The company has also trailblazed on licensing, though those efforts have been challenging. In March 2020, Oklo submitted the first-ever combined license application (COLA) to the NRC for an advanced non-light water reactor (LWR) for the INL project. While NRC staff in January denied the application “without prejudice,” Oklo, in September 2022, formally relaunched the licensing effort with the submittal of a licensing project plan.
In August 2023, POWER reported that the U.S. Air Force tentatively selected Oklo, issuing a Notice of Intent for its first nuclear microreactor planned for Eielson Air Force Base in Alaska to Oklo. But in September, the Air Force issued a Notice of Rescission “to give further consideration to the agency’s responsibilities” under the governmental acquisition rules.

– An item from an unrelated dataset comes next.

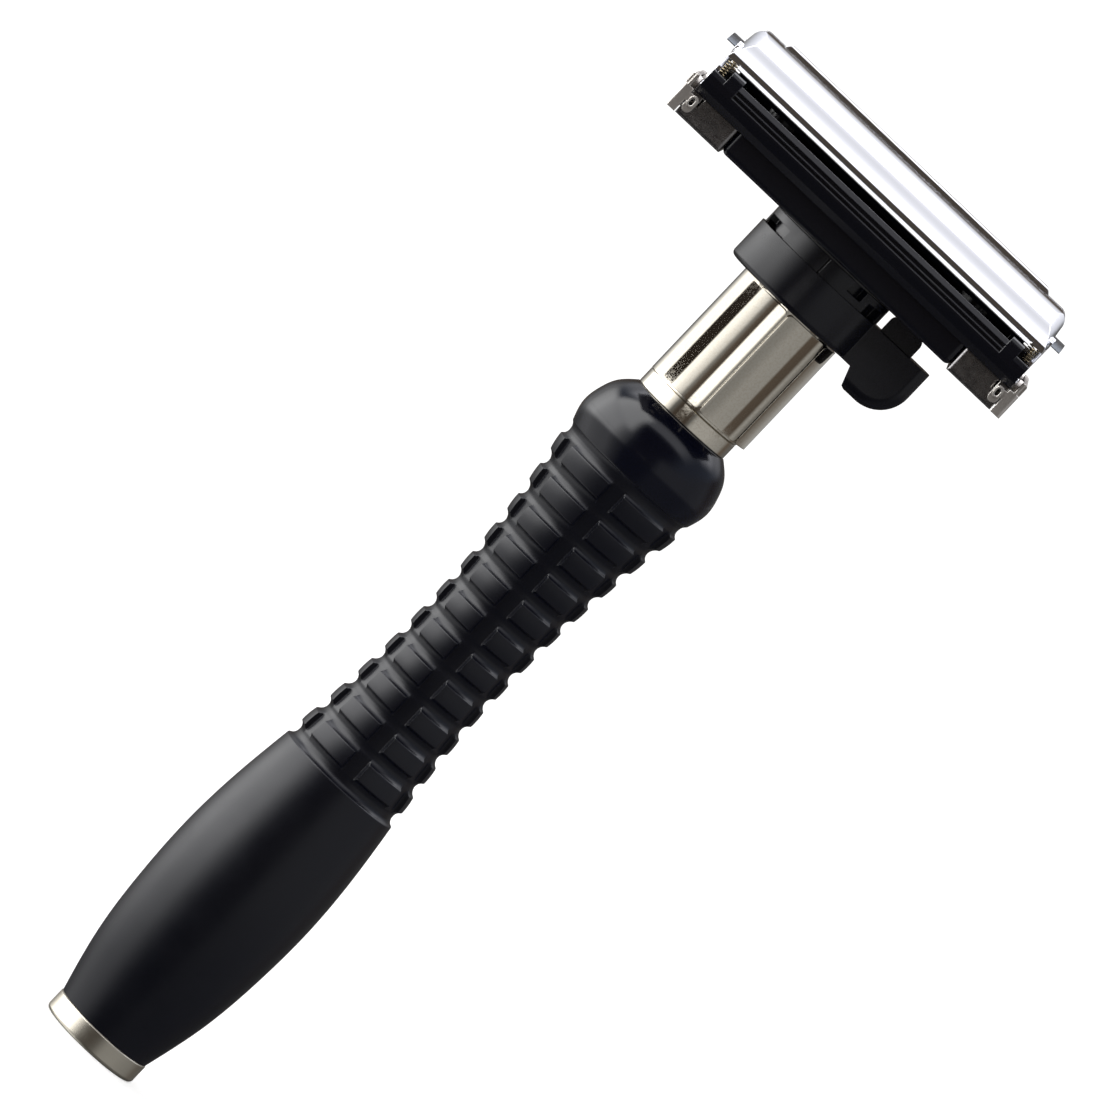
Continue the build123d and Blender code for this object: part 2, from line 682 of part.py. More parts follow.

Oklo CEO Jacob DeWitte told POWER that the action doesn’t constitute an outright “rescission of the contract because there’s no contract yet.” Part of the Notice of Intent award “is to kick off contract negotiations, and part of that process often involves things where the Notice of Intent, because of federal acquisition rules and requirements, are withdrawn and updated,” he said.
The Air Force remains “pretty consistent that they see this as a very exciting, very important part of what they’re doing,” DeWitte said. “But it also includes some things that are a little new, and it’s got some pathfinder elements,” he noted. While the setback poses a probability “that there’s going to be some more delays,” the opportunity “ultimately represents a lot of appetite for even more projects from other elements in the Defense Department,” he said.
Oklo’s projects in Idaho and Ohio are progressing “pretty positively” DeWitte noted. “Structurally, we’ve intentionally built a business that has a significantly differentiated business model and approach that allows you to separate a lot of things,” he said. That aspect is rooted in Oklo’s overall design philosophy, which has targeted the “long game,” he said.
“At the end of the day, we’ve tried to focus on solving from the ground up about how to do some stuff differently,” he said. “There’s a lot of talk about innovation that’s been pretty prevalent in the nuclear industry for the last 10 years and really gotten [more prevalent], especially in the latter part of the last decade going into this one. I think that’s really exciting,” he said. “But it was kind of … tunnel-vision focused on technology alone. That’s part of it, but [it also includes] business model, financing model, it’s go-to market strategies, it’s regulatory strategies. All of that is really important,” he said. “And now I think we’re starting to see the value of why that differentiation is important.”